RegexField has a complex behaviour:

if no group: return the whole matched string
if regex has a group: return the group value
if regex has multiple groups: return a list a string
if regex has named groups, no matter one or more: return a dict, whose key and value are both string
if many=True, return a list of above values

Parameters

re_select: str, required, match HTML element(s) with regular expression
default: str, recommended, the default value if nothing matched in HTML element
many: bool, optional, extract a list if True

Example

import ruia

from lxml import etree

HTML = '''
<body>
<div class="title" href="/">Ruia Documentation</div>
<ul>
    <li class="tag" href="./easy.html">easy</li>
    <li class="tag" href="./fast.html">fast</li>
    <li class="tag" href="./powerful.html">powerful</li>
</ul>
</body>
'''

html = etree.HTML(HTML)

def test_regex_field():
    title = ruia.RegexField(re_select='<div class="title" href="(.*?)">(.*?)</div>')
    assert title.extract(html=HTML)[0] == '/'
    assert title.extract(html=HTML)[1] == 'Ruia Documentation'
    tags = ruia.RegexField(re_select='<li class="tag" href="(?P<href>.*?)">(?P<text>.*?)</li>', many=True)
    result = tags.extract(html=HTML)
    assert isinstance(result, list)
    assert len(result) == 3
    assert isinstance(result[0], dict)
    assert result[0]['href'] == './easy.html'

About Parameter many

Parameter many=False indicates if the field will extract one value or multiple values from HTML source code.

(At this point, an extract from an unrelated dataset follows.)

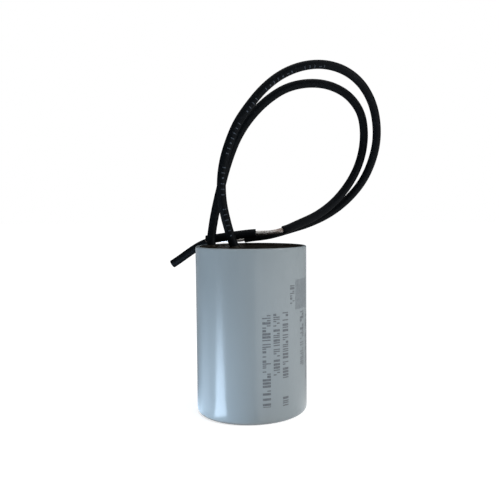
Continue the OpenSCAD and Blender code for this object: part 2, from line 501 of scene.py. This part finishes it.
def moulded_plastic():
    """Glossy moulded case: faint clouds in its colour, a fine skin, and a few rubbed patches."""
    colour = bpy.context.scene.capacitor_case.plastic
    f = Finish("moulded_plastic", Specular_IOR_Level=0.45, IOR=1.5)
    clouds = f.noise(60.0, 3.0, f.upright(0.5))
    shade = f.mixed(f.spread(clouds), rgba(colour, 0.965), rgba(colour, 1.035))
    rubbed = f.noise(130.0, 4.0, f.upright(0.35))
    skin = f.noise(2500.0, 2.0)
    waves = f.noise(90.0, 1.0, f.upright(0.3))
    normal = f.bump(skin, 0.004 * MM, under=f.bump(waves, 0.06 * MM))
    return f.set(
        Base_Color=shade,
        Roughness=f.ranged(rubbed, 0.35, 0.75, 0.17, 0.24),
        Normal=normal)


def ink(name, share):
    """Matt ink, a little thin in places. The plastic shows through a share of it."""
    case = bpy.context.scene.capacitor_case
    colour = [i + (p - i) * share for i, p in zip(case.ink, case.plastic)]
    f = Finish(name, Specular_IOR_Level=0.35)
    thin = f.noise(1400.0, 3.0)
    shade = f.mixed(f.ranged(thin, 0.35, 0.7), rgba(colour), rgba(colour, 1.35 - 0.25 * share))
    return f.set(Base_Color=shade, Roughness=f.spread(thin, 0.35, 0.5),
                 Normal=f.bump(thin, 0.01 * MM))


def printed_ink():
    """The full ink of the rows of print."""
    return ink("printed_ink", 0.0)


def thin_ink():
    """The paler ink of the printed field."""
    return ink("thin_ink", 0.45)


def cast_resin():
    """Dark glossy cast resin, with fine specks and a slightly dulled skin."""
    colour = bpy.context.scene.capacitor_resin.colour
    f = Finish("cast_resin", Specular_IOR_Level=0.15, IOR=1.5)
    clouds = f.noise(220.0, 4.0)
    specks = f.ranged(f.noise(2600.0, 2.0), 0.66, 0.74)
    body = f.mixed(f.spread(clouds), rgba(colour, 0.7), rgba(colour, 1.5))
    return f.set(
        Base_Color=f.mixed(specks, body, rgba(colour, 3.5)),
        Roughness=f.spread(clouds, 0.26, 0.42),
        Normal=f.bump(f.noise(500.0, 3.0), 0.03 * MM))


def black_jacket():
    """Black extruded jacket: fine draw lines, a soft uneven sheen and pale dust."""
    colour = bpy.context.scene.capacitor_leads.jacket
    f = Finish("black_jacket", Specular_IOR_Level=0.06, IOR=1.5)
    dust = f.ranged(f.noise(900.0, 5.0), 0.58, 0.8)
    uneven = f.noise(260.0, 3.0)
    skin = f.noise(3200.0, 2.0)
    normal = f.bump(skin, 0.01 * MM, under=f.bump(uneven, 0.05 * MM))
    return f.set(
        Base_Color=f.mixed(dust, rgba(colour), rgba((0.011, 0.0135, 0.017))),
        Roughness=f.spread(uneven, 0.42, 0.55),
        Normal=normal)


def pale_marks():
    """Pale ink on a jacket, worn through here and there."""
    leads = bpy.context.scene.capacitor_leads
    f = Finish("pale_marks", Specular_IOR_Level=0.3, Roughness=0.55)
    worn = f.ranged(f.noise(2400.0, 4.0), 0.42, 0.62)
    return f.set(Base_Color=f.mixed(worn, rgba(leads.mark), rgba(leads.jacket, 6)),
                 Normal=f.bump(f.noise(3000.0), 0.01 * MM))


def strand_metal():
    """Tinned copper strands, with copper showing where the tin is thin."""
    leads = bpy.context.scene.capacitor_leads
    f = Finish("strand_metal", Metallic=1.0)
    thin = f.ranged(f.noise(190.0, 4.0), 0.48, 0.64)
    shade = f.mixed(thin, rgba(leads.tin), rgba(leads.copper))
    grime = f.ranged(f.noise(1500.0, 3.0), 0.5, 0.7)
    return f.set(
        Base_Color=f.mixed(grime, shade, rgba(leads.copper, 0.5)),
        Roughness=f.ranged(thin, 0.0, 1.0, 0.28, 0.42),
        Normal=f.bump(f.noise(4000.0), 0.006 * MM))


def solder_metal():
    """Solder, bright where it froze smooth and dull elsewhere."""
    f = Finish("solder_metal", Metallic=1.0)
    dull = f.noise(900.0, 4.0)
    shade = f.mixed(dull, (0.50, 0.51, 0.53, 1), (0.72, 0.73, 0.75, 1))
    return f.set(Base_Color=shade, Roughness=f.spread(dull, 0.2, 0.45),
                 Normal=f.bump(dull, 0.04 * MM))


def zinc_spray():
    """Coarse grey zinc, sprayed on in droplets."""
    f = Finish("zinc_spray", Metallic=0.9)
    droplets = f.noise(2600.0, 5.0)
    shade = f.mixed(droplets, (0.30, 0.31, 0.32, 1), (0.52, 0.53, 0.54, 1))
    return f.set(Base_Color=shade, Roughness=f.spread(droplets, 0.5, 0.75),
                 Normal=f.bump(droplets, 0.1 * MM))


def wound_film():
    """Metallised film wound in turns, whose edges show as fine rings on the ends."""
    f = Finish("wound_film", Metallic=0.7)
    rings = f.add("ShaderNodeTexWave", {
        "Vector": f.place, "Scale": 700.0, "Distortion": 0.4, "Detail": 2.0},
        wave_type="RINGS", rings_direction="Z").outputs["Fac"]
    shade = f.mixed(rings, (0.55, 0.56, 0.58, 1), (0.78, 0.79, 0.81, 1))
    return f.set(Base_Color=shade, Roughness=f.spread(f.noise(300.0), 0.22, 0.36),
                 Normal=f.bump(rings, 0.02 * MM))


def core_tube():
    """The natural polypropylene of the core."""
    f = Finish("core_tube", Roughness=0.4, Subsurface_Weight=0.15, Subsurface_Scale=0.002)
    milky = f.noise(240.0, 3.0)
    return f.set(Base_Color=f.mixed(milky, (0.66, 0.64, 0.56, 1), (0.74, 0.72, 0.65, 1)),
                 Normal=f.bump(f.noise(1600.0), 0.01 * MM))


def finish(make):
    """The material that a function makes, made once."""
    return bpy.data.materials.get(make.__name__) or make()


def dress(node, make):
    """Gives a node of the frame its finish."""
    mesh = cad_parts[node].data
    mesh.materials.clear()
    mesh.materials.append(finish(make))


# ---------------------------------------------------------------- camera, leads and strands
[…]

For example, one Github Issue has many tags, We can use Item.get_items to get multiple values of tags, but that means an extra class definition. Parameter many aims to solve this problem.

A field is default by many=False, that means, for TextField, AttrField and HtmlField, Field.extract(*, **) will always return a string, and RegexField will return a string or a list or dict, depending on whether there are groups in the regular expression. We can consider it with a 'singular number'.

With many=True, each field will return a 'plural', that is, return a list.